Instructions to follow:
Copy the data word for word, keeping every line.

--- --- ---

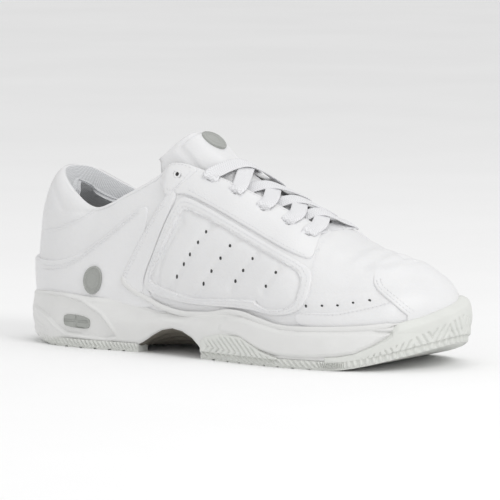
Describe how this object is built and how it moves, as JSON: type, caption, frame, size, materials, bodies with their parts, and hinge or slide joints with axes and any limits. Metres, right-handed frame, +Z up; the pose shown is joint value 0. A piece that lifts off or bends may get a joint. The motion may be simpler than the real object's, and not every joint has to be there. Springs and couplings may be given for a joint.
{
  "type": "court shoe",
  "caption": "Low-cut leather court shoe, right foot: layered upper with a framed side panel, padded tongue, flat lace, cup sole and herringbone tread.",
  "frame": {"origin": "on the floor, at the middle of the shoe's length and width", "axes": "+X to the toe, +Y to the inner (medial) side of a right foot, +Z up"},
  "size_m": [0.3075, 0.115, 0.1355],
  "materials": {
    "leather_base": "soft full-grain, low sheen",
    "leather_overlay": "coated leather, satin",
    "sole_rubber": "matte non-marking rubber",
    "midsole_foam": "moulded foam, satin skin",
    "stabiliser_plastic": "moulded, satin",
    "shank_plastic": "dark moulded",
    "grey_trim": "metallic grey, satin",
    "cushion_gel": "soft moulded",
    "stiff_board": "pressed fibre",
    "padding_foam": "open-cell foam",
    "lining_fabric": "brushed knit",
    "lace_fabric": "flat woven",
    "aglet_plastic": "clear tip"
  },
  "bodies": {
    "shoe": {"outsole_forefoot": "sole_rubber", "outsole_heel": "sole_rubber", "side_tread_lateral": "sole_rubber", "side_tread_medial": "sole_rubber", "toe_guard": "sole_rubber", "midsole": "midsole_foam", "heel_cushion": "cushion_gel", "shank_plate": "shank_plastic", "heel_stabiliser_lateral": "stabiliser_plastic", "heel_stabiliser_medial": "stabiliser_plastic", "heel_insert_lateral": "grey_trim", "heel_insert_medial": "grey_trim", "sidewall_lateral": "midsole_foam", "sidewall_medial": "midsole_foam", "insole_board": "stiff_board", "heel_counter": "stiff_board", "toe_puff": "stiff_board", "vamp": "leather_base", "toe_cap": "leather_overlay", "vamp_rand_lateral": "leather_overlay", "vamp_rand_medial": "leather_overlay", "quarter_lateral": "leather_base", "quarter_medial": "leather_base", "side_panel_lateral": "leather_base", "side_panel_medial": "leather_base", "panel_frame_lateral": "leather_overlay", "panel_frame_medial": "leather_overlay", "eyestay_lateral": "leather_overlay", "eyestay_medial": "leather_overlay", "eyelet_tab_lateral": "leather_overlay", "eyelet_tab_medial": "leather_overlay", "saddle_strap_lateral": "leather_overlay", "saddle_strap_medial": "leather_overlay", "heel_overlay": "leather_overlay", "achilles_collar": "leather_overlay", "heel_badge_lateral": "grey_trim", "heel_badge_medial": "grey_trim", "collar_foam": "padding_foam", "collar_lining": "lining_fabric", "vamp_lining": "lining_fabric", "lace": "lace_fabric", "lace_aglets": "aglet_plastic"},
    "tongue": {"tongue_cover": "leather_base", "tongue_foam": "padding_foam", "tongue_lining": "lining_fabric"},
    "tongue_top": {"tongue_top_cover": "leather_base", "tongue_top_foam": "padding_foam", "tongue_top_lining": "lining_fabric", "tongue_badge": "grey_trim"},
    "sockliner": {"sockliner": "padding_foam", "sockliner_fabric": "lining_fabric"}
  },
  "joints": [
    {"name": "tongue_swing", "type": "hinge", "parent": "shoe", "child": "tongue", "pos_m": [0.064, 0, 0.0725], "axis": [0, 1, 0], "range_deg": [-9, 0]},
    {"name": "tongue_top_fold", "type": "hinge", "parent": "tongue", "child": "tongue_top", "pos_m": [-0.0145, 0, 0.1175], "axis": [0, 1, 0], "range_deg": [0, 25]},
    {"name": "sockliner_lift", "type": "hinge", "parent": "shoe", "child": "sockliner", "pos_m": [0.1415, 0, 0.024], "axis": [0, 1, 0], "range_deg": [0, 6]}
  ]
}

--- --- ---

Solution to this task:
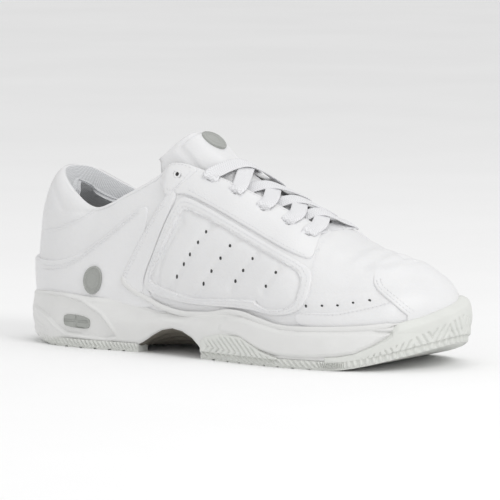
Describe how this object is built and how it moves, as JSON: type, caption, frame, size, materials, bodies with their parts, and hinge or slide joints with axes and any limits. Metres, right-handed frame, +Z up; the pose shown is joint value 0. A piece that lifts off or bends may get a joint. The motion may be simpler than the real object's, and not every joint has to be there. Springs and couplings may be given for a joint.
{
  "type": "court shoe",
  "caption": "Low-cut leather court shoe, right foot: layered upper with a framed side panel, padded tongue, flat lace, cup sole and herringbone tread.",
  "frame": {"origin": "on the floor, at the middle of the shoe's length and width", "axes": "+X to the toe, +Y to the inner (medial) side of a right foot, +Z up"},
  "size_m": [0.3075, 0.115, 0.1355],
  "materials": {
    "leather_base": "soft full-grain, low sheen",
    "leather_overlay": "coated leather, satin",
    "sole_rubber": "matte non-marking rubber",
    "midsole_foam": "moulded foam, satin skin",
    "stabiliser_plastic": "moulded, satin",
    "shank_plastic": "dark moulded",
    "grey_trim": "metallic grey, satin",
    "cushion_gel": "soft moulded",
    "stiff_board": "pressed fibre",
    "padding_foam": "open-cell foam",
    "lining_fabric": "brushed knit",
    "lace_fabric": "flat woven",
    "aglet_plastic": "clear tip"
  },
  "bodies": {
    "shoe": {"outsole_forefoot": "sole_rubber", "outsole_heel": "sole_rubber", "side_tread_lateral": "sole_rubber", "side_tread_medial": "sole_rubber", "toe_guard": "sole_rubber", "midsole": "midsole_foam", "heel_cushion": "cushion_gel", "shank_plate": "shank_plastic", "heel_stabiliser_lateral": "stabiliser_plastic", "heel_stabiliser_medial": "stabiliser_plastic", "heel_insert_lateral": "grey_trim", "heel_insert_medial": "grey_trim", "sidewall_lateral": "midsole_foam", "sidewall_medial": "midsole_foam", "insole_board": "stiff_board", "heel_counter": "stiff_board", "toe_puff": "stiff_board", "vamp": "leather_base", "toe_cap": "leather_overlay", "vamp_rand_lateral": "leather_overlay", "vamp_rand_medial": "leather_overlay", "quarter_lateral": "leather_base", "quarter_medial": "leather_base", "side_panel_lateral": "leather_base", "side_panel_medial": "leather_base", "panel_frame_lateral": "leather_overlay", "panel_frame_medial": "leather_overlay", "eyestay_lateral": "leather_overlay", "eyestay_medial": "leather_overlay", "eyelet_tab_lateral": "leather_overlay", "eyelet_tab_medial": "leather_overlay", "saddle_strap_lateral": "leather_overlay", "saddle_strap_medial": "leather_overlay", "heel_overlay": "leather_overlay", "achilles_collar": "leather_overlay", "heel_badge_lateral": "grey_trim", "heel_badge_medial": "grey_trim", "collar_foam": "padding_foam", "collar_lining": "lining_fabric", "vamp_lining": "lining_fabric", "lace": "lace_fabric", "lace_aglets": "aglet_plastic"},
    "tongue": {"tongue_cover": "leather_base", "tongue_foam": "padding_foam", "tongue_lining": "lining_fabric"},
    "tongue_top": {"tongue_top_cover": "leather_base", "tongue_top_foam": "padding_foam", "tongue_top_lining": "lining_fabric", "tongue_badge": "grey_trim"},
    "sockliner": {"sockliner": "padding_foam", "sockliner_fabric": "lining_fabric"}
  },
  "joints": [
    {"name": "tongue_swing", "type": "hinge", "parent": "shoe", "child": "tongue", "pos_m": [0.064, 0, 0.0725], "axis": [0, 1, 0], "range_deg": [-9, 0]},
    {"name": "tongue_top_fold", "type": "hinge", "parent": "tongue", "child": "tongue_top", "pos_m": [-0.0145, 0, 0.1175], "axis": [0, 1, 0], "range_deg": [0, 25]},
    {"name": "sockliner_lift", "type": "hinge", "parent": "shoe", "child": "sockliner", "pos_m": [0.1415, 0, 0.024], "axis": [0, 1, 0], "range_deg": [0, 6]}
  ]
}